Sales are still in slightly negative territory at the company’s numerous stores in China. They have been recovering strongly in Eastern and Northern Europe. They are “back on track” in France, Italy and Spain, with Spain trailing Italy. In particular, sales over the internet, which represented only 7.5 percent of Decathlon’s total sales around the world last year, accounted for about 25 percent of the total worldwide turnover during the month of May and for 20 percent of sales in the first five months of this year, with a strong contribution from China.

As previously reported, many French stores offered a special drive-in click & collect service to customers, giving them the option of placing orders online and getting them delivered by the store’s personnel to their cars in a dedicated parking lot. The same service has been implemented in Belgium, Germany, Spain and Italy.

As reported by S&P, Decathlon has decided to reduce its capital expenditures this year to about €400 million from a planned level of €550-600 million as part of its efforts to save cash.
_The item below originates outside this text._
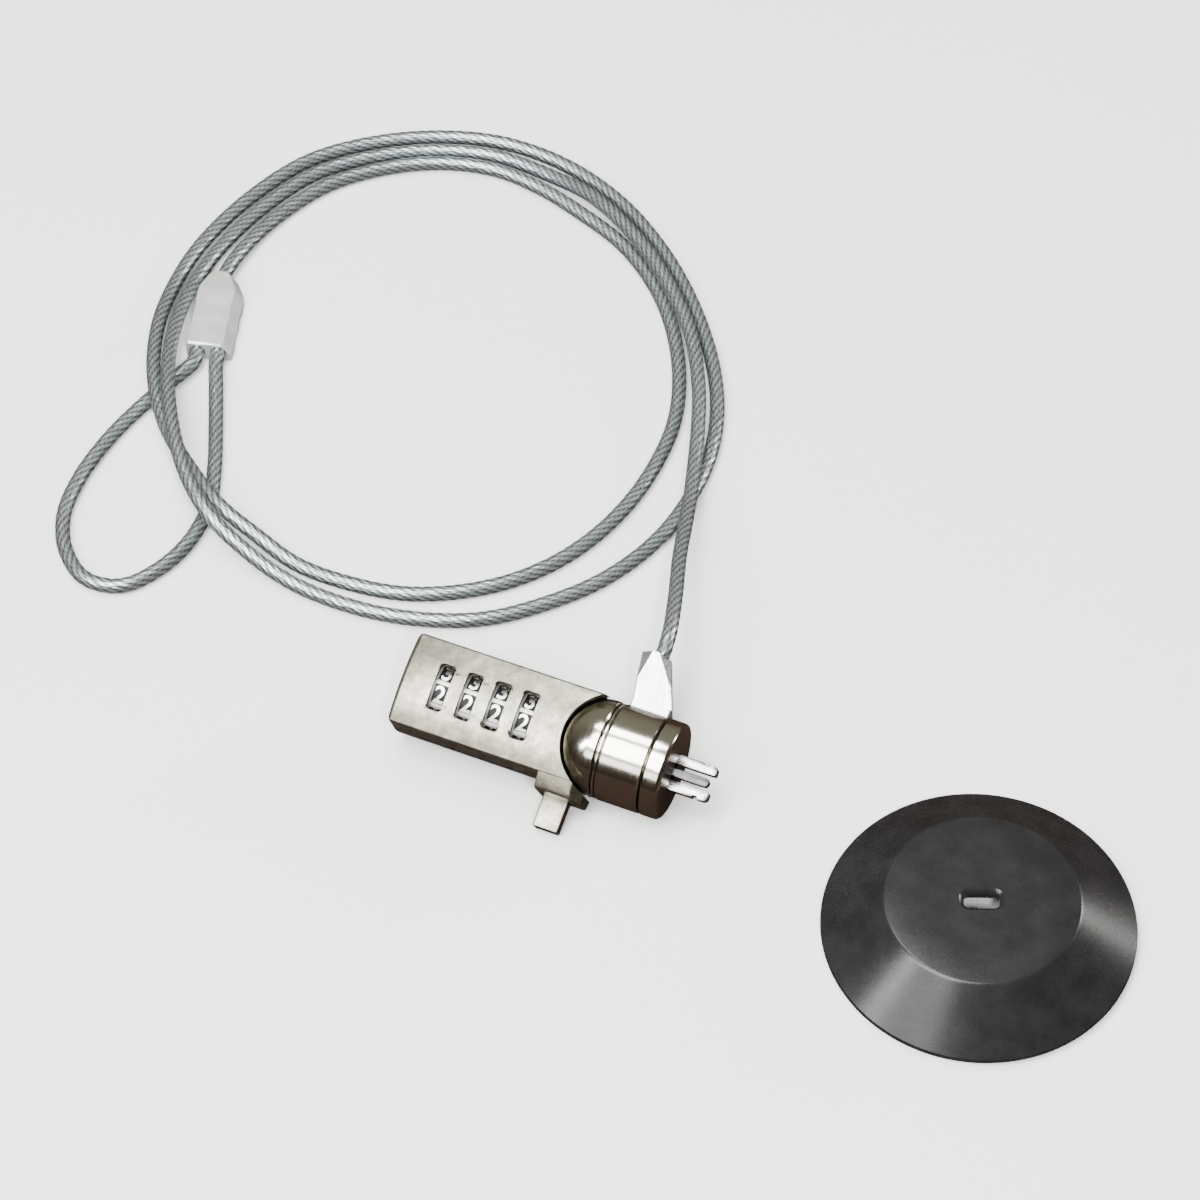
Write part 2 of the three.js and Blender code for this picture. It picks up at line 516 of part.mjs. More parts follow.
/** A named mesh from a solid. */
function piece(name, body, look) {
  const { vertProperties, triVerts } = body.getMesh();
  const geometry = new THREE.BufferGeometry();
  geometry.setAttribute('position', new THREE.BufferAttribute(vertProperties, 3));
  geometry.setIndex(new THREE.BufferAttribute(triVerts, 1));
  geometry.computeVertexNormals();
  const mesh = new THREE.Mesh(geometry, new THREE.MeshStandardMaterial(look));
  mesh.name = name;
  return mesh;
}

/** The housing, the dials and the head, all rolled about the lock's axis. */
function lockGroup() {
  const group = new THREE.Group();
  group.rotation.x = rad(LOCK_ROLL);
  group.add(
    piece('housing_shell', housingShell(), SATIN_NICKEL),
    piece('rear_cap', rearCap(), SATIN_NICKEL),
    piece('reset_stud', resetStud(), BRASS),
    piece('spindle', spindle(), BRIGHT_STEEL),
    piece('spindle_spring', spindleSpring(), SPRING_STEEL),
    piece('detent_leaf', detentLeaf(), SPRING_STEEL),
    piece('push_tab', pushTab(), SATIN_NICKEL),
    piece('yoke', yoke(), BRIGHT_STEEL),
    piece('ball_knuckle', ballKnuckle(), POLISHED_NICKEL),
    piece('pivot_pin_far', pivotPin(1), BRIGHT_STEEL),
    piece('pivot_pin_near', pivotPin(-1), BRIGHT_STEEL),
    piece('swivel_washer', swivelWasher(), POLISHED_NICKEL),
    piece('nose_sleeve', noseSleeve(), POLISHED_NICKEL),
    piece('jaw_far', jaw(1), BRIGHT_STEEL),
    piece('jaw_near', jaw(-1), BRIGHT_STEEL),
    piece('lock_pin', lockPin(), DARK_STEEL),
  );
  dialStations().forEach((x, i) => {
    group.add(
      piece(`dial_${i + 1}`, dial().translate([x, 0, 0]), DIAL_BLACK),
      piece(`code_sleeve_${i + 1}`, codeSleeve().translate([x, 0, 0]), BRASS),
    );
  });
  return group;
}

const model = new THREE.Group();
const lock = new THREE.Group();
lock.position.set(...LOCK_PLACE);
lock.rotation.z = rad(LOCK_YAW);
lock.add(lockGroup());
const eye = new THREE.Group();
eye.rotation.x = rad(EYE_LIFT);
eye.add(piece('cable_eye', cableEye(), BRIGHT_STEEL));
lock.add(eye);
model.add(lock);
model.updateMatrixWorld(true);

const ropeStart = eye.localToWorld(new THREE.Vector3(EYE.ropeX, EYE.lugEnd + GAP, 0)).toArray();
const [ux, uy] = [SLEEVE.top[0] - SLEEVE.foot[0], SLEEVE.top[1] - SLEEVE.foot[1]];
const sleeveLength = Math.hypot(ux, uy);
const ropeEnd = [SLEEVE.top[0] + (GAP * ux) / sleeveLength, SLEEVE.top[1] + (GAP * uy) / sleeveLength,
  SLEEVE.height / 2];
model.add(
  piece('cable', rope([ropeStart, ...ROPE_ROUTE, ropeEnd], 70), ROPE_STEEL),
  piece('cable_loop', rope([sleeveLeg(1), ...LOOP_ROUTE, sleeveLeg(-1)], 16), ROPE_STEEL),
  piece('crimp_sleeve', crimpSleeve(), BRIGHT_STEEL),
  piece('anchor_plate', anchorPlate(), SATIN_BLACK),
  piece('adhesive_pad', adhesivePad(), WHITE_FOAM),
);

export default model;
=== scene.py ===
"""The look of a laptop cable lock, its coiled wire rope and its anchor plate.

Every length below is in millimetres and is turned into metres as a piece is made, except that the lights'
places and sizes are in metres. The lock's pieces are drawn in the lock's own frame: x runs forward to the
jaws, y away from the push tab, z out of the dials' face, and the origin is the centre of the ball that the
head tilts on.
"""
import math

import bmesh
import bpy
import numpy as np
from mathutils import Matrix, Vector


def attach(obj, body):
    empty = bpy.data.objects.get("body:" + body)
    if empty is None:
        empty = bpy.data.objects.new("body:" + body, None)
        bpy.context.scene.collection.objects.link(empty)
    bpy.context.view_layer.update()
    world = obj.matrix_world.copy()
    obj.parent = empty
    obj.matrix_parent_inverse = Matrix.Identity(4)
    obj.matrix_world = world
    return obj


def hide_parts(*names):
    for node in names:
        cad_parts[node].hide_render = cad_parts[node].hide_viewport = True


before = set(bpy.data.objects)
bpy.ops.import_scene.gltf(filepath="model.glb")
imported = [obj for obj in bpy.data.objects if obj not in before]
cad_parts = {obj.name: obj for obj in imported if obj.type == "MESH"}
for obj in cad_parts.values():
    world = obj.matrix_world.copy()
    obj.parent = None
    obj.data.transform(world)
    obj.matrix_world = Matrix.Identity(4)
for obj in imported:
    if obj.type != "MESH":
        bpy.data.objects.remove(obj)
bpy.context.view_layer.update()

MM = 0.001
TAU = 2 * math.pi
FAR = 30.0

# ---- the same driving sizes as the CAD model ----
HEAD_R = 10.0
LOCK_PLACE = (-73.4, 36.6, HEAD_R)
LOCK_YAW, LOCK_ROLL, EYE_LIFT = -22.45, 25.0, 12.0
BODY_REAR, BODY_HALF, BODY_EDGE_Z, BODY_CROWN_Z = -41.9, 9.5, 7.3, 8.9
DIAL_R, DIAL_PANEL_R, DIAL_WIDTH, DIAL_BORE, DIAL_REST = 8.0, 7.45, 4.4, 4.6, -10.0
DIAL_STATIONS = [-33.4, -27.4, -21.4, -15.4]
DIAL_DIGITS, DIAL_STEP, SHOWN_DIGIT = 10, 36.0, 2
DIAL_ROOM_R, DIAL_ROOM_REAR, DIAL_ROOM_FRONT = DIAL_R + 0.35, -39.6, -12.9
CAP_REAR, CAP_FRONT, CAP_R = -41.7, -39.7, 7.8
STUD_R, STUD_Z = 1.3, -5.2
WINDOW = (3.35, 9.7, 0.7)
SIDE_SLOT, SIDE_SLOT_Z = (3.4, 2.2, 0.5), 0.4
SADDLE_FRONT, BALL_ROOM_R, ARCH_R, ARCH_X = 0.3, 10.4, 11.2, 4.1
WING_REAR, WING_OUT = -9.2, -12.6
TAB_LOW, TAB_HIGH, TAB_GAP = -2.05, 0.85, 0.3
BAND_REAR, BAND_FRONT, BAND_BORE = 2.0, 11.0, 8.5
LUG_ROOT, LUG_SHOULDER, LUG_END, LUG_HALF = 9.2, 11.5, 22.5, 2.5
NOSE_REAR, NOSE_FRONT, NOSE_BORE, NOSE_WALL, NOSE_ROUND = 11.4, 15.2, 6.8, 13.7, 0.9
JAW_INNER, JAW_OUTER, JAW_ROOT, JAW_HALF = 1.7, 3.7, 6.0, 1.2
ROPE_R, ROPE_X = 1.6, 3.6
LAY_PITCH = 15.0
SLEEVE_TOP, SLEEVE_FOOT = (-155.8, 167.0), (-158.3, 146.0)
SLEEVE_HALF, SLEEVE_HEIGHT, SLEEVE_LEGS = 4.3, 5.2, 2.3
PLATE_R, PLATE_TOP_R, PLATE_H, PLATE_BASE, PLATE_LIP = 31.0, 19.2, 11.4, 1.2, 1.4
PLATE_SLOT = (7.0, 3.2, 1.1)
PAD_R, PAD_H = 30.4, 0.9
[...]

The company’s executive said that there are no plans to enter any new markets around the world in 2020. He said that territorial managers have been asked to delay the opening of new stores wherever it is feasible, and to invest more in digitalization instead.
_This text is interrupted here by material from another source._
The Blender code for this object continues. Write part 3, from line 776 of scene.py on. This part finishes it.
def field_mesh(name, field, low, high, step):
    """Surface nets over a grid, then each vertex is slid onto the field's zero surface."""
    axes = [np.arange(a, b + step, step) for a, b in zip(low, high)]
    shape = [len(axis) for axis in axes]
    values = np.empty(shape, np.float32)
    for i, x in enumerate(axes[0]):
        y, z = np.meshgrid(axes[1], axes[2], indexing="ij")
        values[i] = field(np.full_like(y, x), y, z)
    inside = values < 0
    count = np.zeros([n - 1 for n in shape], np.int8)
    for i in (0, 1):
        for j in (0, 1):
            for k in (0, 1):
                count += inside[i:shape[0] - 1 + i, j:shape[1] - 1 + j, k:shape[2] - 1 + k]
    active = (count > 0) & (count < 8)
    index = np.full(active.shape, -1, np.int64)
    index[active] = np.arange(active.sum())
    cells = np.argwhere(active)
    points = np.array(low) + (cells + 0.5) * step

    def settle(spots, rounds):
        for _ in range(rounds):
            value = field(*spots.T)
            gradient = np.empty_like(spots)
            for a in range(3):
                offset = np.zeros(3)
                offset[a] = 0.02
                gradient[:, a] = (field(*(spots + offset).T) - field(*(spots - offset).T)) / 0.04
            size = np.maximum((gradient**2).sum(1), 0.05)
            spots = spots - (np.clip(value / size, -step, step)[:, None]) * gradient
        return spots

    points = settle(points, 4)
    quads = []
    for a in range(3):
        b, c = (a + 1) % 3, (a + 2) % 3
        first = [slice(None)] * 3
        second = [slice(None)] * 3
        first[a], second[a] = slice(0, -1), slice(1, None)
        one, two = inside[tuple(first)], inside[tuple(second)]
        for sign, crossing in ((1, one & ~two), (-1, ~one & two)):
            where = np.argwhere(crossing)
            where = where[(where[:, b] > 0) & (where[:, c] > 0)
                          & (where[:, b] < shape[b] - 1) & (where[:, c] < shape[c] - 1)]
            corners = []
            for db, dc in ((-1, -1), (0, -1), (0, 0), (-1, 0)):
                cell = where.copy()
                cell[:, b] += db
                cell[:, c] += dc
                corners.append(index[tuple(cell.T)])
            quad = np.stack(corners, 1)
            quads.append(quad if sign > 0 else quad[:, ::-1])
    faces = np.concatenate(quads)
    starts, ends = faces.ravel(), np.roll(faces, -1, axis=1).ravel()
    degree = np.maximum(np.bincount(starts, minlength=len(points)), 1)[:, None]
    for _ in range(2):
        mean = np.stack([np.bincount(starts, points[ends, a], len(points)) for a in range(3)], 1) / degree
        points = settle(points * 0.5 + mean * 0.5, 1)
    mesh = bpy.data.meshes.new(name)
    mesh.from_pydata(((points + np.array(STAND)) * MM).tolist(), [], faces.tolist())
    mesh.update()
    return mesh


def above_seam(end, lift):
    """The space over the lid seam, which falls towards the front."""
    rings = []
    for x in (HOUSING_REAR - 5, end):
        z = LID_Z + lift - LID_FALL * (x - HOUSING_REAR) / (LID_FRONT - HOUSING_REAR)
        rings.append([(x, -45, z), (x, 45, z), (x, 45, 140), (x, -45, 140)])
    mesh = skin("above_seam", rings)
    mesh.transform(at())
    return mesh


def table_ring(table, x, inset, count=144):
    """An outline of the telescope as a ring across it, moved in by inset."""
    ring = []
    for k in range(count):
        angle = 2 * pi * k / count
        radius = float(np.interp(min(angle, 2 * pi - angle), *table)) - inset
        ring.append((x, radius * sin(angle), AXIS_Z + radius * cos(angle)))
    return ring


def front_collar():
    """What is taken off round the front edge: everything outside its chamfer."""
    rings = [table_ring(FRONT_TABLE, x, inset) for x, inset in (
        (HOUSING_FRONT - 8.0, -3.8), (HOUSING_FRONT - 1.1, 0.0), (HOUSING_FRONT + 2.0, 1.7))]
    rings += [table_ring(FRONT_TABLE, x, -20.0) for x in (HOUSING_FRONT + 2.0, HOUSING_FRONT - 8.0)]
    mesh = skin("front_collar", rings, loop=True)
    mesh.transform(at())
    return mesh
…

In another strategic move, Decathlon will strengthen its wide range of private label items, notably in currently fast-growing segments like cycling, fitness and running, as well as in lifestyle clothing and footwear, a relatively new category of sportswear for Decathlon, which is internally defined as “extension of usage.” These and other initiatives are expected to take the company back to last yar’s growth rate by 2022 or sooner, said the executive, supporting S&P’s forecast.

In its analysis, S&P confirmed its honorable A-2 short-term debt rating for Decathlon, but the executive noted that its debt had declined slightly in 2019. S&P has projected that the company’s adjusted Ebitda will decline this year by between €750 million and €850 million from last year’s level of €1.1 billion, reducing the Ebitda margin to 7.1 percent from 12.5 percent in 2019. This would lead the adjusted debt/Ebitda leverage to peak at between 3.0 and 3.5 times in 2020 from 1.3 times in 2019, in spite of considerable planned savings. However, given its strong fundamentals and its attractive business model, Decathlon should return to an adjusted credit ratio of 1.5x to 2.0x by the end of 2021, while reinforcing its market position against financially weaker competitors.

As it controls much of the production of its private label products, Decathlon has the ability to significantly decrease its purchases, reducing its short-term debt. The company has already cut its purchases for the next season by around €1 billion, and the Decathlon executive pointed out that this was done in concert with the suppliers, who have been fully paid in accordance with contractual terms.

Decathlon also expects savings of €750 million in rental costs, personnel and other operating expenses. It has already started to renegotiate contracts with landlords on more favorable terms. Furthermore, Decathlon’s sharehoders have agreed to withhold payment of dividends until earnings go back to pre-Covid-19 levels.

The executive confirmed that Decathlon expanded its commercial paper program in late April to €1 billion from €750 million to cope with the coronavirus pandemic, with the French Central Bank participating with a contribution of up to €490 million (not €560 million as S&P reported), charging normal interest rates.